Khun Mimi at Doro camp, Upper Nile State, South Sudan


Mireille Girard recently finished her assignment in South Sudan where she served as UNHCR’s Representative during memorable days for the people from southern Sudan. She recently started a new life and new job in a totally different place as UNHCR’s Representative in Thailand. Some impressions:

Doro camp in Upper Nile State, South Sudan 

You have very recently left Juba, after 2.5 years as Representative for the South Sudan operation. What impressions did you leave with?

I felt very privileged to have been there during the referendum of self-determination, the lead up to Independence and finally Independence Day.

It was a very special moment for the people of South Sudan, very emotional. Also for the Sudanese people who saw part of their country “leaving them.”  I will never forget these moments.  Unfortunately, the 18 months that followed were marked with increased tension with Sudan, even direct confrontations along the border, including the bombing of refugee-hosting areas. The challenges for UNHCR were going crescendo. It was one emergency after the other in a context where logistics are a real challenge.

So obviously one leaves with the impression of abandoning the boat. You would like to leave a situation where solutions are in sight, unfortunately this will not be the case for some time in South Sudan, at least for the refugees. 

What kind of Juba did you find when you arrived and what kind when you left?

Juba was a little provincial town when I arrived, a regional capital with a large degree of autonomy after the peace agreement with Sudan in 2005. Yet, there had been no infra-structural investment for decades because of the conflict.  Most of the constructions were pre-fabricated buildings. Our own compound was also a pre-fab.  We tried to gradually replace old accommodation containers by concrete construction but we had to do this little by little due to budget limitations. There were only four paved roads in Juba when I first arrived. When I left, there were about ten to twelve.  Development was picking up quickly with a lot of constructions everywhere.  I was telling colleagues that at that pace, the main airport road would look like the Champs Elysees before I left!

Large numbers of returnees from Sudan at times overwhelmed reception capacities in Juba, South Sudan.

What are your expectations for the future of South Sudan?

As far as refugee protection is concerned, I see a lot of hope.  Many officials told me that if they were in positions of responsibility today, that is because they had been given a chance to go to school in refugee camps in  Kenya or Ethiopia during the civil war in Sudan. So they know what a refugee’s plight means.

I think there is a great potential for a strong protection regime.  In fact, South Sudan already has developed a refugee law, which is good given that they are only a few months into Independence...

You have recently started in Bangkok, as Representative for Thailand. How are you managing the change?

Well, I am still settling down, it is indeed a radical change.   I am still amazed every day to see that things are so easily available.But this is what I like about UNHCR, you constantly change environment and never take things for granted.

It is good to remind yourself that having a functioning telephone network or eating fresh vegetables is not given to everybody.  I appreciate to alternate between types of operations.

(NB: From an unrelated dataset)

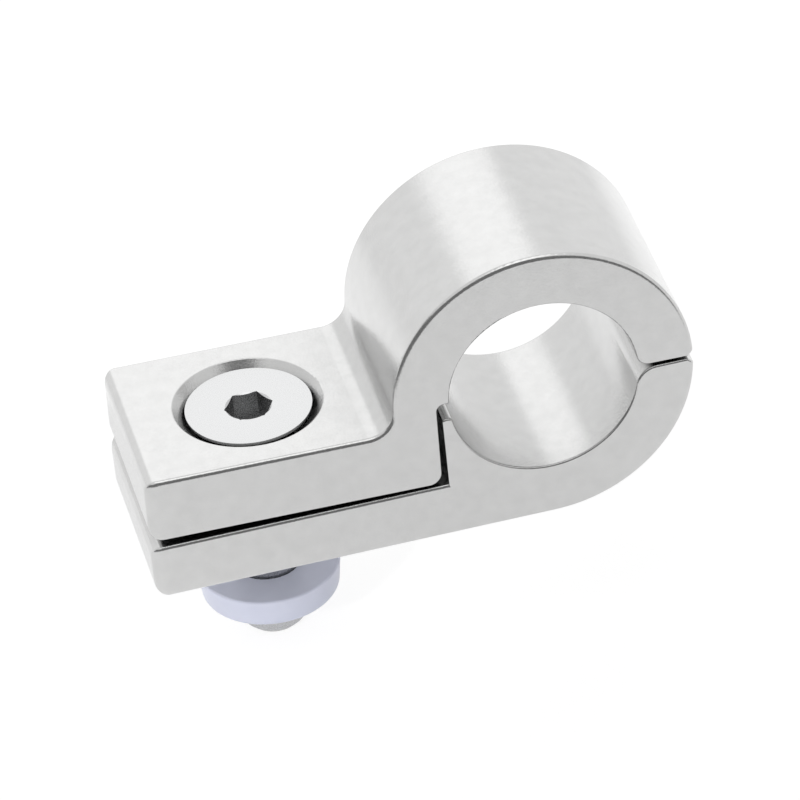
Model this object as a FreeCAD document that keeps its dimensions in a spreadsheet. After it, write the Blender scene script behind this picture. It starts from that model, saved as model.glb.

It is never good to remain constantly in emergencies, you become burnt out and less useful. Similarly, you do not really understand UNHCR if you never work in emergencies.  I try to maximize each experience.  I find this pushes us to develop different skills in each assignment. That way, we constantly learn.

Thailand is not completely new to me; I used to be a desk officer before, covering Thailand. I was also based in Myanmar for 3.5 years.  It is interesting to see that some of the challenges are still there along the Thai/ Myanmar border but people’s minds have evolved around them.  Repatriation was out of the question, now refugees start to think that one day they will be able to return home. There are new challenges also, we are not speaking about Indochinese boat people anymore but increasingly about Rohingya boat people.  Another big challenge for the region.